More than eight decades after it was installed, a memorial to the three 19th-century sibling novelists in London’s Westminster Abbey was amended Thursday to restore the diaereses – the two dots over the e in their surname.

The dots — which indicate that the name is pronounced “brontay” rather than “bront” — were omitted when the stone tablet commemorating Charlotte, Emily and Anne was erected in the abbey’s Poets’ Corner in October 1939, just after the outbreak of World War II.

They were restored after Brontë historian Sharon Wright, editor of the Brontë Society Gazette, raised the issue with Dean of Westminster David Hoyle. The abbey asked its stonemason to tap in the dots and its conservator to paint them.
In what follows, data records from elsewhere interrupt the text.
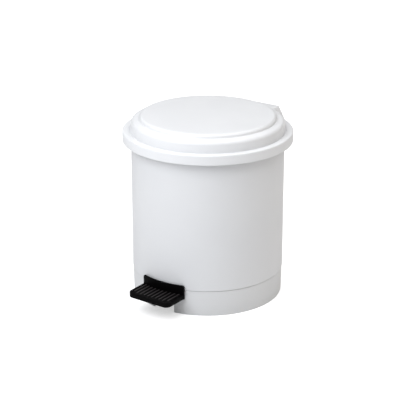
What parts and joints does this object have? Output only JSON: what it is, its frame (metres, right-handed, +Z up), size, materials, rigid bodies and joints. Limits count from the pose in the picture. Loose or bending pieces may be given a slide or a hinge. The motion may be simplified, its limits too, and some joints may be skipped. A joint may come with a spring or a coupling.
{
  "type": "pedal trash can",
  "caption": "Small round pedal trash can with a domed lid, a lift-out inner bucket and a foot pedal that opens the lid through a lever and a push rod.",
  "frame": {"origin": "centre of the bounding box, on the floor the bin stands on; the casing's own axis is 8.5 mm towards +Y of it", "axes": "+Z up, -Y towards the pedal (front), +Y towards the lid hinge (rear), +X to the right of someone who faces the rear from the pedal side"},
  "size_m": [0.2334, 0.263, 0.2544],
  "materials": {
    "white_plastic": "satin white moulded polypropylene",
    "black_plastic": "fine-grained black moulded plastic",
    "grey_plastic": "light grey moulded plastic",
    "bucket_plastic": "light grey moulded plastic, a little rough",
    "steel": "zinc-plated steel",
    "rubber": "matt dark rubber"
  },
  "bodies": {
    "casing": {"outer_body": "white_plastic", "base_ring": "white_plastic", "base_screw_1": "steel", "base_screw_2": "steel", "base_screw_3": "steel", "base_screw_4": "steel", "hinge_bracket": "grey_plastic", "bracket_screw_left": "steel", "bracket_screw_right": "steel", "hinge_pin": "steel", "pin_cap_left": "grey_plastic", "pin_cap_right": "grey_plastic", "rod_guide_lower": "grey_plastic", "rod_guide_upper": "grey_plastic", "pedal_axle": "steel", "axle_cap_left": "black_plastic", "axle_cap_right": "black_plastic"},
    "lid": {"lid_shell": "white_plastic", "hinge_cover": "white_plastic", "lid_hinge_block": "grey_plastic", "crank_pin": "steel", "cover_screw_left": "steel", "cover_screw_right": "steel", "block_screw_left": "steel", "block_screw_right": "steel", "lid_bumper_1": "rubber", "lid_bumper_2": "rubber", "lid_bumper_3": "rubber"},
    "pedal": {"pedal": "black_plastic", "pedal_lever": "steel", "pedal_screw_rear": "steel", "pedal_screw_front": "steel"},
    "push_rod": {"push_rod": "steel", "rod_head": "grey_plastic", "rod_foot": "grey_plastic"},
    "bucket": {"inner_bucket": "bucket_plastic"},
    "bail": {"bail_handle": "steel", "bail_grip": "white_plastic"}
  },
  "joints": [
    {"name": "lid_open", "type": "hinge", "parent": "casing", "child": "lid", "pos_m": [0, 0.125, 0.226], "axis": [-1, 0, 0], "range_deg": [0, 70]},
    {"name": "pedal_press", "type": "hinge", "parent": "casing", "child": "pedal", "pos_m": [0, -0.0395, 0.02], "axis": [1, 0, 0], "range_deg": [0, 10.5]},
    {"name": "rod_lift", "type": "slide", "parent": "casing", "child": "push_rod", "axis": [0, 0, 1], "range_m": [0, 0.0267]},
    {"name": "bucket_lift", "type": "slide", "parent": "casing", "child": "bucket", "axis": [0, 0, 1], "range_m": [0, 0.02]},
    {"name": "bail_swing", "type": "hinge", "parent": "bucket", "child": "bail", "pos_m": [0, 0.0085, 0.19], "axis": [-1, 0, 0], "range_deg": [0, 40]}
  ],
  "couplings": [
    {"joint": "pedal_press", "follows": "lid_open", "ratio": 0.149},
    {"joint": "rod_lift", "follows": "lid_open", "m_per_rad": 0.021779}
  ]
}
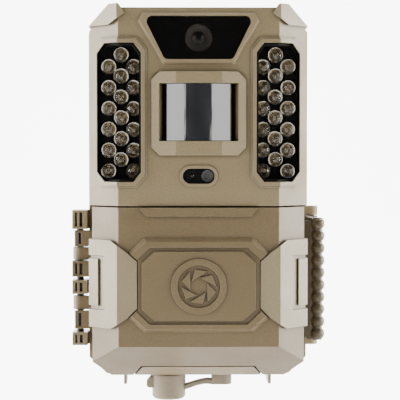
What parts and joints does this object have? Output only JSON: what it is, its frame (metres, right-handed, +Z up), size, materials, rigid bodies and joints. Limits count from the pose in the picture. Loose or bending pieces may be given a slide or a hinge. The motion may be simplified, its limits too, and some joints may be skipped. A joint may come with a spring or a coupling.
{
  "type": "trail camera",
  "caption": "Trail camera with infrared LED windows, motion sensor, hinged lower door with side latch, slide-out battery tray and rear strap rails.",
  "frame": {"origin": "centre of the mouth of the quarter-inch tripod socket at the back", "axes": "+X to the right of someone facing the lens, +Y out of the back towards the tree, +Z up"},
  "size_m": [0.0847, 0.0794, 0.1317],
  "materials": {
    "case_tan": "fine moulded texture",
    "door_tan": "fine moulded texture",
    "trim_tan": "satin moulded plastic",
    "grip_olive": "satin moulded plastic",
    "dark_plastic": "matt black plastic",
    "window_black": "gloss tinted acrylic",
    "lens_black": "anodised black",
    "lens_glass": "coated glass",
    "led_clear": "clear epoxy",
    "fresnel_white": "polyethylene, gloss",
    "seal_rubber": "silicone",
    "cover_rubber": "soft rubber",
    "circuit_board": "solder mask",
    "sensor_steel": "nickel plated",
    "steel": "zinc plated",
    "brass": "machined",
    "lcd_cover": "clear acrylic",
    "lcd_display": "reflective LCD",
    "key_grey": "silicone keys",
    "key_ok": "silicone key",
    "cell_wrap": "printed shrink sleeve, plain",
    "card_plastic": "fine matt plastic"
  },
  "bodies": {
    "camera": {"rear_shell": "case_tan", "front_housing": "case_tan", "shell_gasket": "seal_rubber", "corner_guards": "trim_tan", "lens_window": "window_black", "lens_hood": "dark_plastic", "lens_barrel": "lens_black", "lens_front_glass": "lens_glass", "lens_holder": "dark_plastic", "image_sensor_board": "circuit_board", "led_holder_left": "dark_plastic", "led_holder_right": "dark_plastic", "ir_leds_left": "led_clear", "ir_leds_right": "led_clear", "led_boards": "circuit_board", "bracket_rail_left": "case_tan", "bracket_rail_right": "case_tan", "pir_bezel": "case_tan", "pir_fresnel_lens": "fresnel_white", "pir_holder": "dark_plastic", "pir_sensor": "sensor_steel", "indicator_window": "window_black", "indicator_led": "led_clear", "light_sensor": "lens_black", "main_board": "circuit_board", "board_chips": "dark_plastic", "tripod_insert": "brass", "shell_screws": "steel", "bay_gasket": "seal_rubber", "control_panel": "dark_plastic", "panel_switches": "dark_plastic", "control_board": "circuit_board", "lcd_window": "lcd_cover", "lcd_panel": "lcd_display", "sd_socket": "steel", "usb_port": "steel", "dc_jack": "dark_plastic", "battery_bay": "dark_plastic", "hinge_pin": "steel", "latch_pin": "steel", "port_cover_anchor": "cover_rubber"},
    "door": {"door_shell": "door_tan", "door_center_plate": "door_tan", "door_side_grips": "trim_tan", "door_badge": "door_tan", "door_liner": "dark_plastic"},
    "latch": {"latch_lever": "grip_olive", "latch_grip": "grip_olive"},
    "battery_tray": {"battery_tray": "dark_plastic", "aa_cells": "cell_wrap", "battery_contacts": "steel"},
    "tray_catch": {"tray_catch": "grip_olive"},
    "port_cover": {"port_cover": "cover_rubber"},
    "sd_card": {"sd_card": "card_plastic"},
    "mode_switch": {"mode_switch_knob": "key_grey"},
    "button_up": {"button_up": "key_grey"},
    "button_down": {"button_down": "key_grey"},
    "button_left": {"button_left": "key_grey"},
    "button_right": {"button_right": "key_grey"},
    "button_ok": {"button_ok": "key_ok"}
  },
  "joints": [
    {"name": "door_hinge", "type": "hinge", "parent": "camera", "child": "door", "pos_m": [-0.0396, -0.056, -0.0367], "axis": [0, 0, -1], "range_deg": [0, 115]},
    {"name": "latch_pivot", "type": "hinge", "parent": "camera", "child": "latch", "pos_m": [0.0394, -0.044, -0.0347], "axis": [0, 0, 1], "range_deg": [0, 80]},
    {"name": "battery_tray_slide", "type": "slide", "parent": "camera", "child": "battery_tray", "axis": [0, 0, -1], "range_m": [0, 0.058]},
    {"name": "tray_catch_slide", "type": "slide", "parent": "battery_tray", "child": "tray_catch", "axis": [0, 1, 0], "range_m": [0, 0.0012], "stiffness_N_per_m": 400},
    {"name": "port_cover_flex", "type": "hinge", "parent": "camera", "child": "port_cover", "pos_m": [0.00465, -0.0516, -0.0709], "axis": [0, -1, 0], "range_deg": [0, 100]},
    {"name": "sd_card_slide", "type": "slide", "parent": "camera", "child": "sd_card", "axis": [0, -1, 0], "range_m": [-0.001, 0.005]},
    {"name": "mode_switch_slide", "type": "slide", "parent": "camera", "child": "mode_switch", "axis": [0, 0, 1], "range_m": [-0.003, 0.003]},
    {"name": "button_up_press", "type": "slide", "parent": "camera", "child": "button_up", "axis": [0, 1, 0], "range_m": [0, 0.0006], "stiffness_N_per_m": 400},
    {"name": "button_down_press", "type": "slide", "parent": "camera", "child": "button_down", "axis": [0, 1, 0], "range_m": [0, 0.0006], "stiffness_N_per_m": 400},
    {"name": "button_left_press", "type": "slide", "parent": "camera", "child": "button_left", "axis": [0, 1, 0], "range_m": [0, 0.0006], "stiffness_N_per_m": 400},
    {"name": "button_right_press", "type": "slide", "parent": "camera", "child": "button_right", "axis": [0, 1, 0], "range_m": [0, 0.0006], "stiffness_N_per_m": 400},
    {"name": "button_ok_press", "type": "slide", "parent": "camera", "child": "button_ok", "axis": [0, 1, 0], "range_m": [0, 0.0006], "stiffness_N_per_m": 400}
  ]
}
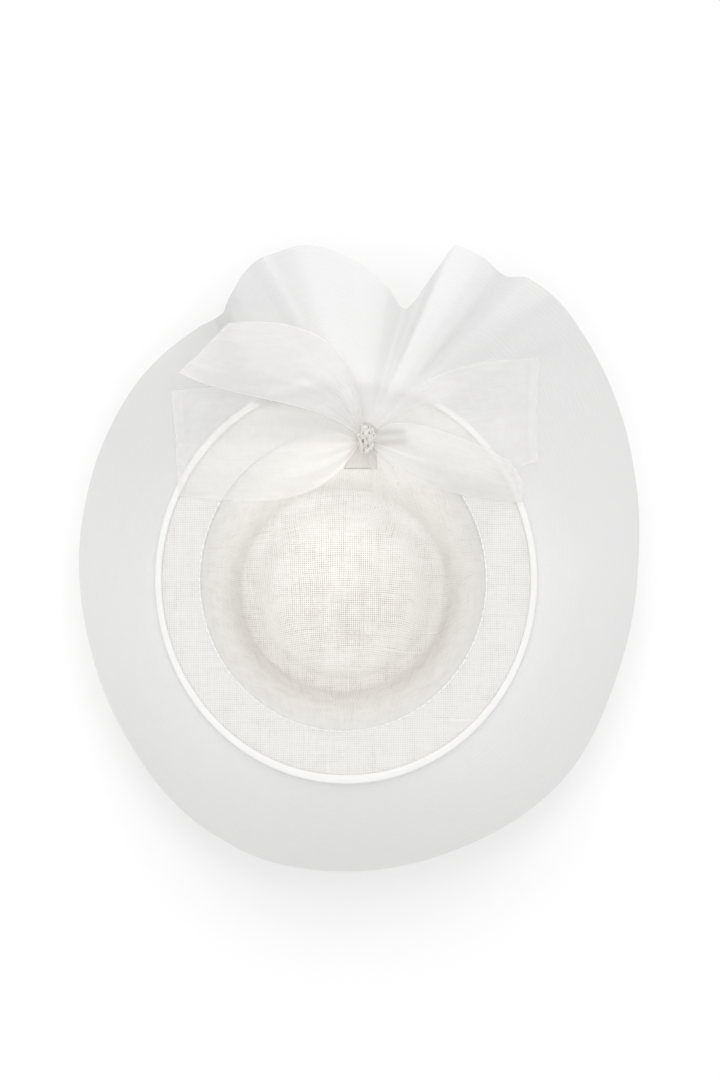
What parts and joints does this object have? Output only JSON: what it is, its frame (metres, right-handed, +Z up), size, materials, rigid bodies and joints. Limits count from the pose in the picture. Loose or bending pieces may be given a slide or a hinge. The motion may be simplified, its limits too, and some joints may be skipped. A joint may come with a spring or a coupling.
{
  "type": "fascinator",
  "caption": "Hat-style fascinator with a dented oval straw crown, a bound flat brim, a wide sheer crin brim gathered into flutes at the front, and a tied organza bow.",
  "frame": {"origin": "under the middle of the whole hat, on the surface that the crown stands on", "axes": "+Z up, out of the head opening, as the hat lies on its crown; +Y to the front, where the bow and the flutes are; +X to the right with the front away"},
  "size_m": [0.3564, 0.3934, 0.1343],
  "materials": {
    "straw_cloth": "stiffened open plain weave, matt",
    "binding_ribbon": "smooth, slightly glossy",
    "crin": "two layers of fine sheer mesh, soft sheen",
    "organza": "sheer, crisp, soft sheen",
    "tacked_cloth": "gathered organza in many layers, matt"
  },
  "bodies": {
    "root": {"crown": "straw_cloth", "straw_brim": "straw_cloth", "binding": "binding_ribbon", "crin_brim": "crin", "left_tail": "organza", "right_tail": "organza", "left_loop": "organza", "right_loop": "organza", "narrow_tail": "organza", "tab": "tacked_cloth", "knot": "tacked_cloth"}
  },
  "joints": []
}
“There’s no paper record for anyone complaining about this or mentioning this, so I just wanted to put it right, really,” Wright said. “These three Yorkshire women deserve their place here, but they also deserve to have their name spelled correctly.”

It’s believed the writers’ Irish father Patrick changed the spelling of his surname from Brunty or Prunty when he went to university in England.

Raised on the wild Yorkshire moors, all three sisters died before they were 40, leaving enduring novels including Charlotte’s “Jane Eyre,” Emily’s “Wuthering Heights” and Anne’s “The Tenant of Wildfell Hall.”

Rebecca Yorke, director of the Brontë Society, welcomed the restoration.

“As the Brontës and their work are loved and respected all over the world, it’s entirely appropriate that their name is spelled correctly on their memorial,” she said.